Unending Love

When Linda and I started elementary school, she in Indiana and I in Florida, I am certain neither of us had any inkling that seven decades later a little hymn we sang in Sunday School, “Jesus Loves Me,” would continue to inform our understanding of unending love. The lyrics first appeared as a poem in Say and Seal, a novel originally published in 1860: 

Jesus loves me—this I know, For the Bible tells me so;
Little ones to him belong,—They are weak, but he is strong.

Jesus loves me—loves me still, Though I’m very weak and ill;
From his shining throne on high, Comes to watch me where I lie.

Jesus loves me—he will stay, Close beside me all the way.
Then his little child will take, Up to heaven for his dear sake.

After adding a tune and a chorus, it was published as a hymn in 1862. Well aware that it would take a library of books to address the love of Christ, and I only have eight hundred words, my thoughts will be focused on how His love can be experienced in marriage and Church:

Marriage

The picture accompanying today’s blog speaks volumes about Christ’s love in marriage. It was taken last Tuesday afternoon, immediately after the hairdresser had finished styling Linda’s hair. An hour earlier, I had learned that on three occasions, she had refused to go to the salon. Why was this time different? Her best friend and lover for over fifty-eight years said, “It is time to get your hair done.” Then, I took her by the hand, escorted her to the salon, and physically helped her get situated in the chair. After assuring her that I would stay with her, I sat down and, on several occasions, told her how pretty she was going to be when the styling was over. Upon finishing, the hairdresser asked her to smile so that she could take her picture, but Linda did not cooperate. She was not intentionally being difficult; she did not understand what was being asked. However, when I took her by the hand, told her how beautiful she was, and asked for a smile, the response was radiant. Obviously, there was nothing unusual about what I said or did. And, this is the point I want to emphasize:  Most of the time she doesn’t know my name or the nature of our relationship, but at a level beneath cognitive reasoning is a deep-seated love that Alzheimer’s has not been able to destroy. The smile on her face and the look of adoration in her eyes took me back to the moment when I, as a nineteen-year-old, was captivated by a desire to spend the rest of my life with the girl of my dreams.
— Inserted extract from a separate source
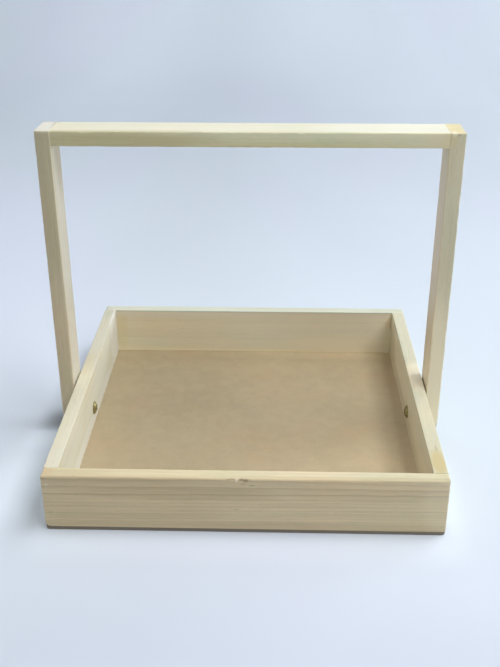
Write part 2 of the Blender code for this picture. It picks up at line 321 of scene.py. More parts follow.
class Plank:
    """A plank's surface. Each face is a grid over a and b, whose height falls to the rim in a
    quarter round. The rim joins both faces, and bores join them inside.

    The upper face is 1 and the lower face -1. A face's four eases are radii at its low and high
    ends along a, then along b. A corner in the plan is a radius, its sides and a core share."""

    def __init__(self, node, lay, step, ease, seed):
        low, high = (np.array(corner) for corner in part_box(node))
        self.lay = lay
        self.centre = (low + high) / 2
        self.half = abs(lay @ (high - low)) / 2
        self.step = step
        self.seed = seed
        self.eases = {1: [ease] * 4, -1: [ease] * 4}
        self.corners = []
        self.bores = []
        self.pits = []
        self.close_lines = ([], [])
        self.rim_darkens = False
        self.wear = 0.3
        self.ding_count = 7
        self.bow = 0.10 * MM
        self.shave = None

    def carry_on(self, low_a, high_a, low_b, high_b=0.0):
        """Carries the plank's sides on through a joint's glue line. Called before the features."""
        self.half[:2] += np.array([low_a + high_a, low_b + high_b]) / 2
        self.centre += np.array([high_a - low_a, high_b - low_b, 0]) / 2 @ self.lay

    def local(self, point):
        """A world point, in metres, in the plank's own frame."""
        return self.lay @ (np.array(point) - self.centre)

    def add_bore(self, point, radius):
        self.bores.append((self.local(point)[:2], radius))

    def add_pit(self, point, radius, depth, face):
        self.pits.append((self.local(point)[:2], radius, depth, face))

    def add_close_lines(self, axis, low, high, step):
        self.close_lines[axis].append(np.linspace(low, high, round((high - low) / step) + 1))

    def lines(self, axis):
        """Lines over one axis. Features that share a line set it once."""
        features = {}
        for centre, radius, *_ in self.bores + self.pits:
            features[round(centre[axis], 5)] = ring_lines(centre[axis], radius)
        extra = [*features.values(), *self.close_lines[axis]]
        return grid_lines(self.half[axis], self.step, extra)

    def sheet(self, face, a, b):
        """The points of one face in the plank's frame, and how near each one is to an edge."""
        half_a, half_b, half_t = self.half
        gaps = np.stack([half_a + a, half_a - a, half_b + b, half_b - b])
        gap = gaps.min(0)
        along = a + b
        worn = 1 + self.wear * wave(along, 37 * MM, self.seed + face)
        worn = worn + dings(along, half_a + half_b, self.seed + 10 + face, self.ding_count)
        eases = np.array(self.eases[face]).reshape(4, 1, 1) * worn
        t = eased(gap, nearest_ease(gaps, eases), half_t)
        if self.shave:
            t = np.minimum(t, self.shave(face, a, b, self.half))
        hollow = (1 + wave(a, 190 * MM, self.seed + 20 + face)) * (1 + wave(b, 70 * MM, self.seed + 25))
        t = t - self.bow * hollow / 4
        for centre, radius, depth, side in self.pits:
            inside = square_size(a - centre[0], b - centre[1]) < radius - WALL / 2
            t = t - (side == face) * depth * inside
        edge = 1 - np.clip(gap / EDGE_REACH, 0, 1)
        for radius, sides, core_share in self.corners:
            a, b = round_corner(a, b, self.half, radius, sides, core_share)
        for centre, radius, *_ in self.bores + self.pits:
            a, b = round_feature(a, b, centre, radius)
        return np.stack([a, b, face * t], -1).reshape(-1, 3), edge.reshape(-1)

    def surface(self):
        """World points, quads and edge closeness of the whole plank."""
        lines_a, lines_b = self.lines(0), self.lines(1)
        a, b = np.meshgrid(lines_a, lines_b, indexing="ij")
        rows, columns = a.shape
        count = rows * columns
        upper, upper_edge = self.sheet(1, a, b)
        lower, lower_edge = self.sheet(-1, a, b)
        index = np.arange(count).reshape(rows, columns)
        mid_a = (lines_a[1:] + lines_a[:-1]) / 2
        mid_b = (lines_b[1:] + lines_b[:-1]) / 2
        solid = np.ones((rows - 1, columns - 1), bool)
        loops = []
        for centre, radius in self.bores:
            i = abs(mid_a - centre[0]) < radius
            j = abs(mid_b - centre[1]) < radius
            solid[np.ix_(i, j)] = False
            block = index[np.flatnonzero(i)[0]:np.flatnonzero(i)[-1] + 2,
                          np.flatnonzero(j)[0]:np.flatnonzero(j)[-1] + 2]
            loops.append(block.reshape(-1)[border(*block.shape)])
        cells = grid_quads(rows, columns)[solid]
        quads = [cells, cells[:, ::-1] + count]
        points, edges = [upper, lower], [upper_edge, lower_edge]
        total = 2 * count
        rim = border(rows, columns)
        for loop, reverse in [(rim, False)] + [(loop, True) for loop in loops]:
            between = rows_between(upper[loop], lower[loop], RIM_ROWS)
            inner = total + np.arange(RIM_ROWS * len(loop)).reshape(RIM_ROWS, -1)
            quads.append(strips([loop, *inner, loop + count], reverse))
            points.append(between.reshape(-1, 3))
            edges.append(self.rim_edges(between, reverse))
            total += inner.size
        points, edges, quads = np.concatenate(points), np.concatenate(edges), np.concatenate(quads)
        used, quads = np.unique(quads, return_inverse=True)
        world = self.centre + points[used] @ self.lay
        return world, quads.reshape(-1, 4), edges[used]

    def rim_edges(self, between, bore):
        """How near the points of a rim are to an edge, where plan corners with a small radius count."""
        a, b, t = np.moveaxis(between, -1, 0)
        gap = self.half[2] - abs(t)
        if bore or self.rim_darkens:
            return np.full(gap.size, float(self.rim_darkens and not bore))
        round_end = any(radius > 2 * MM for radius, *_ in self.corners)
        corner = np.maximum(self.half[0] - abs(a), self.half[1] - abs(b))
        gap = gap if round_end else np.minimum(gap, corner)
        return (1 - np.clip(gap / EDGE_REACH, 0, 1)).reshape(-1)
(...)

Lest I leave the impression that we have enjoyed a fairy tale relationship, let me set the record straight. There have been some rough spots in the road! The snapshot of love that I have depicted did not suddenly occur. Rather, it grew over time because we were willing to let the Jesus we had sung about as children have free reign to discipline us as He saw fit. Was it painful? Yes! Was it worth it? Yes! How did it occur? Paul’s description of the process cannot be improved upon:

…God helping you: Take your everyday, ordinary life—your sleeping, eating, going-to-work, and walking-around life—and place it before God as an offering. Embracing what God does for you is the best thing you can do for him. Don’t become so well-adjusted to your culture that you fit into it without even thinking. Instead, fix your attention on God. You’ll be changed from the inside out. Readily recognize what he wants from you, and quickly respond to it. Unlike the culture around you, always dragging you down to its level of immaturity, God brings the best out of you, develops well-formed maturity in you (Romans 12: 1-2 MSG).

Church

Our world is in desperate need of healing! In order for the Church to be part of the solution, we must take Christ out of a building and let His love be felt by the hurting among us. Each day, I am able to see, up close and personal, what that looks like. Linda’s repeatedly refusing to let the hairdresser style her hair did not mean “the three strikes and you are out” rule would apply. When she was no longer able to cut up her food, the kitchen staff, caregivers and nurses worked together to come up with a solution. Instead of accepting falling as inevitable, the physical therapy team is working to improve her balance. In the same way, God longs for the world around us to see Christ through us!